Pilgrim Nuclear Plant shut down after condenser problem
Power production at the Pilgrim Nuclear Power Station in Plymouth was halted this afternoon when a condenser at the station lost vacuum pressure during a cleaning, forcing operators to shut down the entire plant, officials said.
Operators shut down the plant, which was operating at about 30 percent power at the time, according to Neil Sheehan, a spokesman for the Nuclear Regulatory Commission. Plant operators initiated a manual “scram,” which “involves the control room operators inserting all of the control rods into the reactor core to halt the fissioning process,” according to Sheehan.

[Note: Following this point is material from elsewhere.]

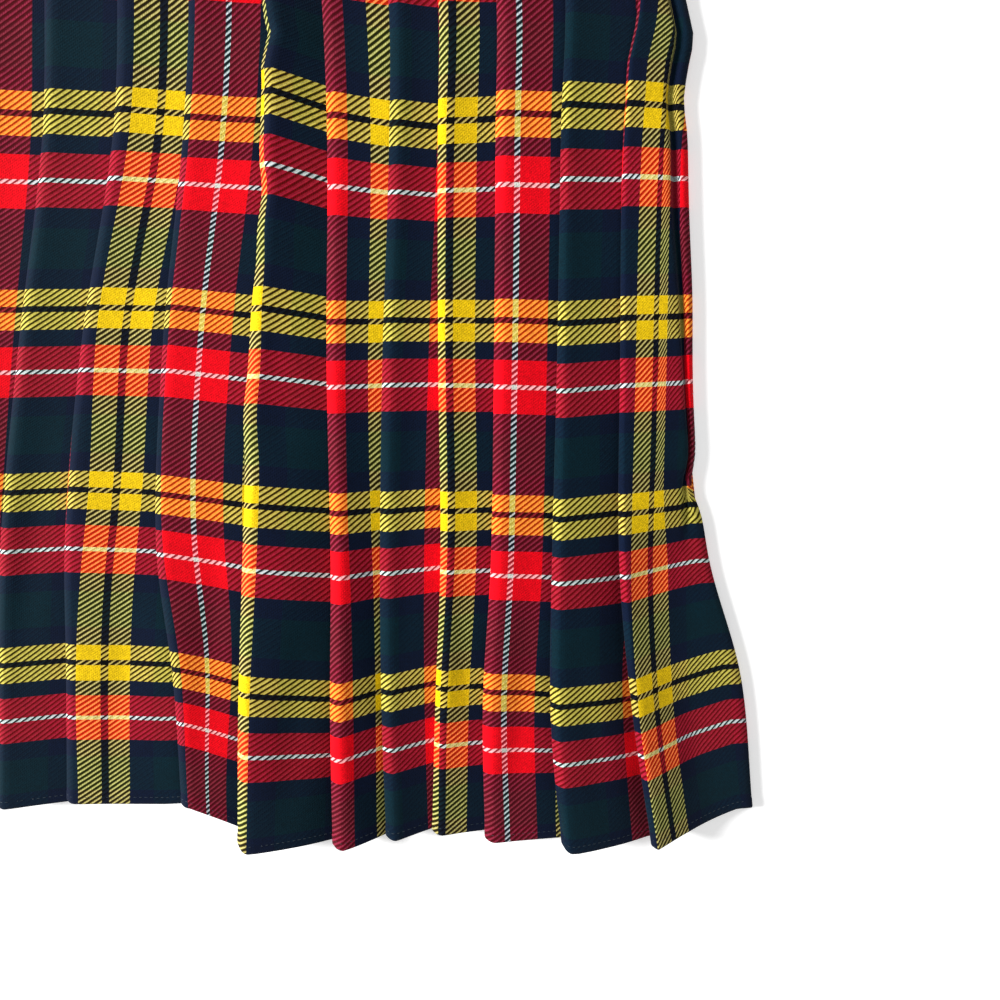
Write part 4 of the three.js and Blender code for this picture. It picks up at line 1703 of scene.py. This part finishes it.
@dataclass
class Sewing:
    """The stitches that show: round the hem, along the waistband and through the button.

    Args:
        form: the pleats' form.
        ground: where it lies.
        hem_at: the hem stitches' height above the hem, in millimetres.
        proud: how far they lie above the middle of the cloth.
    """

    form: SkirtForm
    ground: Ground
    hem_at: float = 5.2
    proud: float = 0.78

    def hem_paths(self) -> list[np.ndarray]:
        """Return a path over each pleat's shown face and each side, just on the cloth."""
        height = self.hem_at
        whole = self.form.path(height)
        folds = [self.form.fold_x(p, height) for p in PLEATS]
        ends = [*folds[1:], self.form.edge(height) - 1.5]
        spans = [(-self.form.edge(height) + 3, folds[0]), *zip(folds, ends)]
        paths = []
        for start, end in spans:
            rows = whole[(whole[:, X] > start + 0.8) & (whole[:, X] < end - 0.3)]
            rows = self._upper(rows)
            if len(rows) > 2:
                y = height + rows[:, LIFT]
                points = np.stack([rows[:, X], y, rows[:, Z] + self.proud], axis=1)
                paths.append(self.ground.place(points))
        return paths

    @staticmethod
    def _upper(rows: np.ndarray) -> np.ndarray:
        """Return the rows of the topmost run of cloth, in order across.

        Args:
            rows: rows of a cloth path.

        Returns:
            The rows that nothing lies over.
        """
        beside, layer = 1.5, 1.2
        order = rows[np.argsort(rows[:, X])]
        kept: list[np.ndarray] = []
        for row in order:
            near = order[np.abs(order[:, X] - row[X]) < beside]
            if row[Z] >= near[:, Z].max() - layer:
                kept.append(row)
        return np.array(kept)

    def build(self, finishes: Finishes, band: Waistband, button: Button) -> None:
        """Build and dress all the stitches.

        Args:
            finishes: the skirt's materials.
            band: the waistband.
            button: its button.
        """
        hem = StitchTree("hem_stitch_tree", finishes.hem_thread)
        sizes = {"Pitch": 3.2 * MM, "Length": 1.0 * MM, "Radius": 0.14 * MM}
        dress(hem.sew("hem_stitches", self.hem_paths(), sizes), finishes.hem_thread, None)
        seam = StitchTree("band_stitch_tree", finishes.band_thread)
        reach = self.form.half_width[-1] - 26
        across = np.linspace(-reach, reach, 60)
        flat = np.ones(len(across))
        level = band.back_top + 0.1
        rows = [np.stack([across, (self.form.top + up) * flat, level * flat], axis=1)
                for up in (1.2, band.height - 2.6)]
        sizes = {"Pitch": 2.8 * MM, "Length": 1.0 * MM, "Radius": 0.2 * MM}
        paths = [self.ground.place(row) for row in rows]
        dress(seam.sew("band_stitches", paths, sizes), finishes.band_thread, None)
        sizes = {"Pitch": 0.35 * MM, "Length": 0.32 * MM, "Radius": 0.2 * MM}
        paths = [self.ground.place(path) for path in button.thread_paths()]
        dress(seam.sew("button_thread", paths, sizes), finishes.band_thread, None)


@dataclass
class Studio:
    """Floor, lights and camera.

    Args:
        ground: where the skirt lies.
        look_x: where the camera looks, across the skirt, in millimetres.
        look_y: the same above the hem.
        distance: from the camera to the cloth's plane.
        tilt: how far it leans towards the hem, in degrees.
        lens: its focal length, in millimetres.
        sensor: its sensor's width, in millimetres.
        sky: the strength of the light from all round.
        floor_reach: how far the floor reaches each way, in metres.
        floor_gap: how far it lies below the skirt, in metres.
    """

    ground: Ground
    look_x: float = 134.0
    look_y: float = 216.7
    distance: float = 452.0
    tilt: float = 8.0
    lens: float = 27.0
    sensor: float = 36.0
    sky: float = 0.33
    floor_reach: float = 4.0
    floor_gap: float = 0.0004

    def camera(self) -> None:
        """Make the camera above the skirt's lower right part."""
        data = bpy.data.cameras.new("camera")
        data.lens = self.lens
        data.sensor_width = self.sensor
        data.sensor_fit = "HORIZONTAL"
        data.clip_start = 0.01
        obj = bpy.data.objects.new("camera", data)
        bpy.context.scene.collection.objects.link(obj)
        lean = math.radians(self.tilt)
        look = self.ground.place(np.array([[self.look_x, self.look_y, 0.0]]))[0]
        away = Vector((0, math.sin(lean), math.cos(lean))) * self.distance * MM
        obj.location = Vector(look) + away
        obj.rotation_euler = (-lean, 0, 0)
        bpy.context.scene.camera = obj

    def light(self, name: str, place: tuple[float, float, float], size: float, power: float) -> None:
        """Make an area light that faces the picture's middle.

        Args:
            name: the light's name.
            place: where it stands from there, in metres.
            size: its diameter, in metres.
            power: its power, in watts.
        """
        data = bpy.data.lights.new(name, "AREA")
        data.shape = "DISK"
        data.size = size
        data.energy = power
        obj = bpy.data.objects.new(name, data)
        bpy.context.scene.collection.objects.link(obj)
        look = Vector(self.ground.place(np.array([[self.look_x, self.look_y, 0.0]]))[0])
        obj.location = look + Vector(place)
        obj.rotation_euler = (look - obj.location).to_track_quat("-Z", "Y").to_euler()

    def floor(self) -> None:
        """Make the floor."""
        r, z = self.floor_reach, -self.floor_gap
        data = bpy.data.meshes.new("floor")
        data.from_pydata([(-r, -r, z), (r, -r, z), (r, r, z), (-r, r, z)], [], [(0, 1, 2, 3)])
        floor = bpy.data.objects.new("floor", data)
        bpy.context.scene.collection.objects.link(floor)
        data.materials.append(Floor().material())

    def build(self) -> None:
        """Make the whole studio."""
        scene = bpy.context.scene
        scene.view_settings.view_transform = "Standard"
        scene.view_settings.look = "None"
        self.floor()
        world = bpy.data.worlds.new("soft_white")
        world.use_nodes = True
        background = world.node_tree.nodes["Background"]
        background.inputs["Color"].default_value = (1, 1, 1, 1)
        background.inputs["Strength"].default_value = self.sky
        scene.world = world
        self.light("window", (-2.6, 0.6, 1.4), 0.85, 184.0)
        self.light("fill", (0.9, 0.5, 1.6), 1.4, 5.0)
        self.camera()


def main() -> None:
    """Build the skirt piece by piece around the frame."""
    logging.basicConfig(level=logging.INFO, format="%(name)s: %(message)s")
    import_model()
    form = SkirtForm()
    ground = Ground.from_frame(form)
    finishes = Finishes()
    Studio(ground).build()
    FlatApron(form, ground, Apron.OVER, free_inset=14.0).build(finishes)
    FlatApron(form, ground, Apron.UNDER, free_inset=25.0).build(finishes)
    PleatedBack(form, ground).build(finishes)
    band = Waistband(form, ground)
    band.build_band(finishes)
    band.build_tab(finishes)
    button = Button(band, ground)
    button.build(finishes)
    Sewing(form, ground).build(finishes, band, button)


if __name__ == "__main__":
    main()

The condenser uses water from the bay to cool and convert into water the steam that was produced in the reactor and then used to spin the turbine to generate electricity, Sheehan said. The condenser operates in a vacuum to maximize efficiency, he said.

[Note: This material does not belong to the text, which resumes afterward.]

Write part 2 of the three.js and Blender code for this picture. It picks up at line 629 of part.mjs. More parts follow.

NRC inspectors at the plant “did not identify any safety concerns or performance issues,” Sheehan said. “They will follow the company’s efforts to troubleshoot the cause of the loss of condenser vacuum and any corrective actions.”
Rob Williams, a spokesman for Entergy Corp., the Louisiana-based company that has run the plant since 1999, said that the incident, which happened at 1:11 p.m., took the station off the power grid. The plant will remain shut down until investigators determine what caused the problem, Williams said.
“The technicians are now investigating the cause of that reduced condenser performance,” he said. “As we do with every shutdown, there will be a comprehensive investigation to look into what caused the condenser performance issue.”
Multiple failures by the control room staff at the station last spring sparked the power plant’s first emergency shutdown in years, according to a report released in September by the NRC, which issued a finding that the problems were likely serious enough to warrant a rigorous year-long review of the plant’s safety procedures.